Bug #11856
closedosd - scrubbing slot leaked
0%
Description
ceph version: v0.80.4
platform: RHEL6
With our production cluster, we found that the 'pg repair' command was not honored for inconsistent PG, further deep dive showed that it was due to that for one of the OSD within the PG, the scrubbing slot was occupied, even through there is no scrubbing PG in the cluster.
I am thinking of two possibilities:- The unreserve scrubbing request from primary to replica was not processed properly (e.g. the message got lost?)
- For cases, the scrubbing reservation was not cleared properly.
Since I don't have much log for the scrubbing reservation/un-reservation, it is hard to tell if it is one or the other.
At a starting point, we might want to expose the scrubbing slot state from admin socket so as to make the troubleshooting easier.

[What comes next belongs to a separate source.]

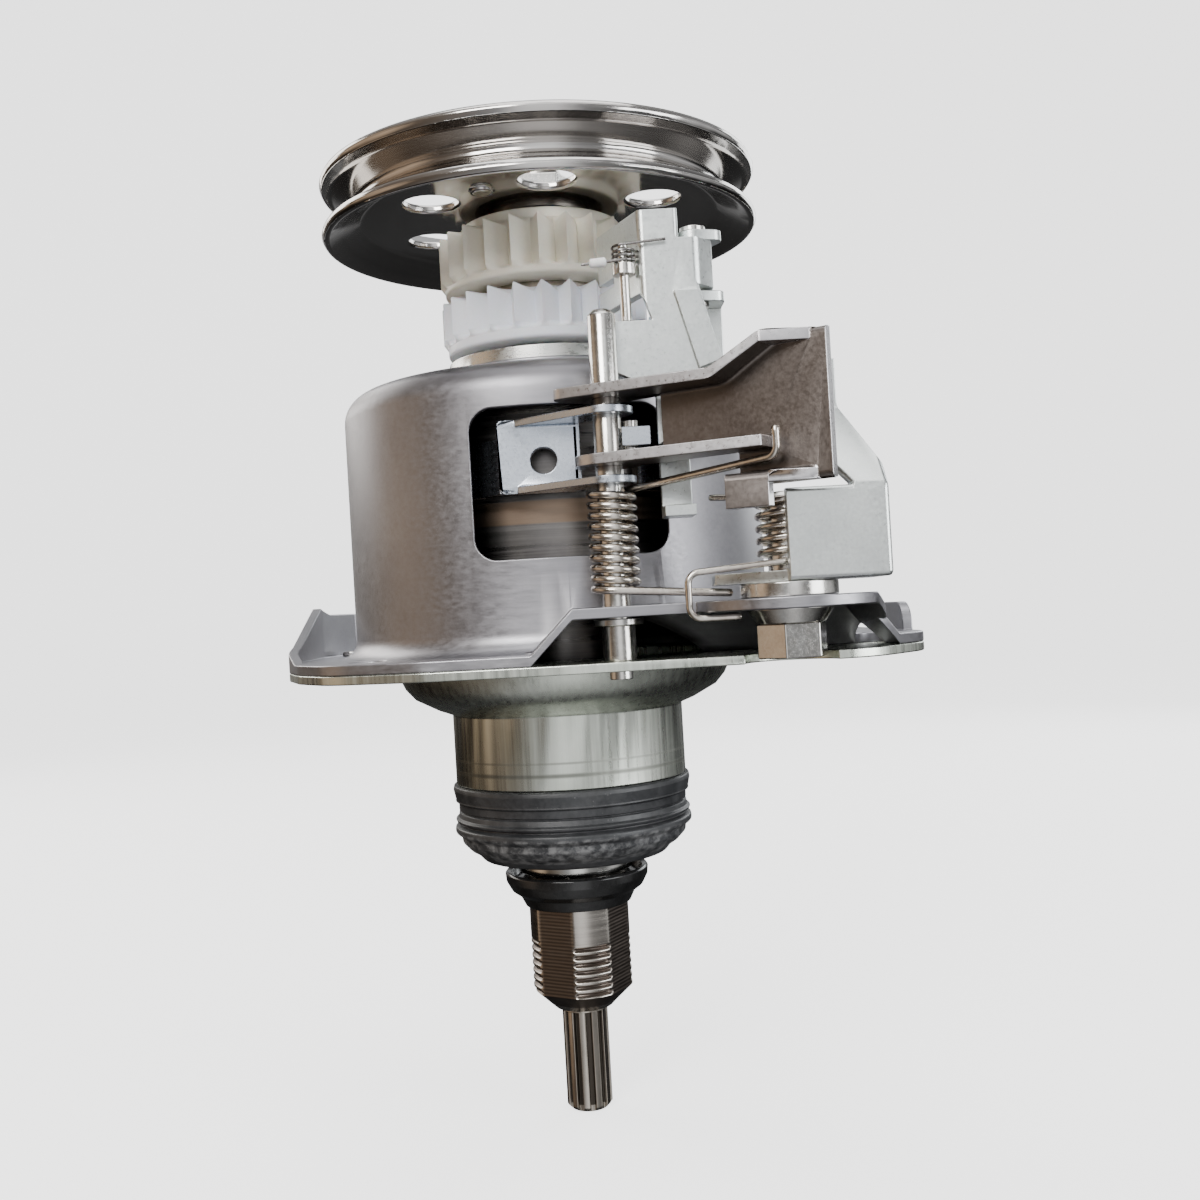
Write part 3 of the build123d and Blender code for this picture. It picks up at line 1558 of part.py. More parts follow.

Updated by Guang Yang almost 9 years ago
By going through the code, following seems a potential leak:
When there is map change to the PG, it relies on ReplicatedPG::on_change to release the reservation, and then it calls to scrub_clear_state, which will check if the scrubber is active or not, and if it is, it will decrease the active scrubs, however, it will not change the pending scrubs, which means, if the PG's scrub has not turn from pending to active yet, the pending slot will be leaked..
Updated by Guang Yang almost 9 years ago
Updated by Samuel Just about 8 years ago
- Status changed from New to Can't reproduce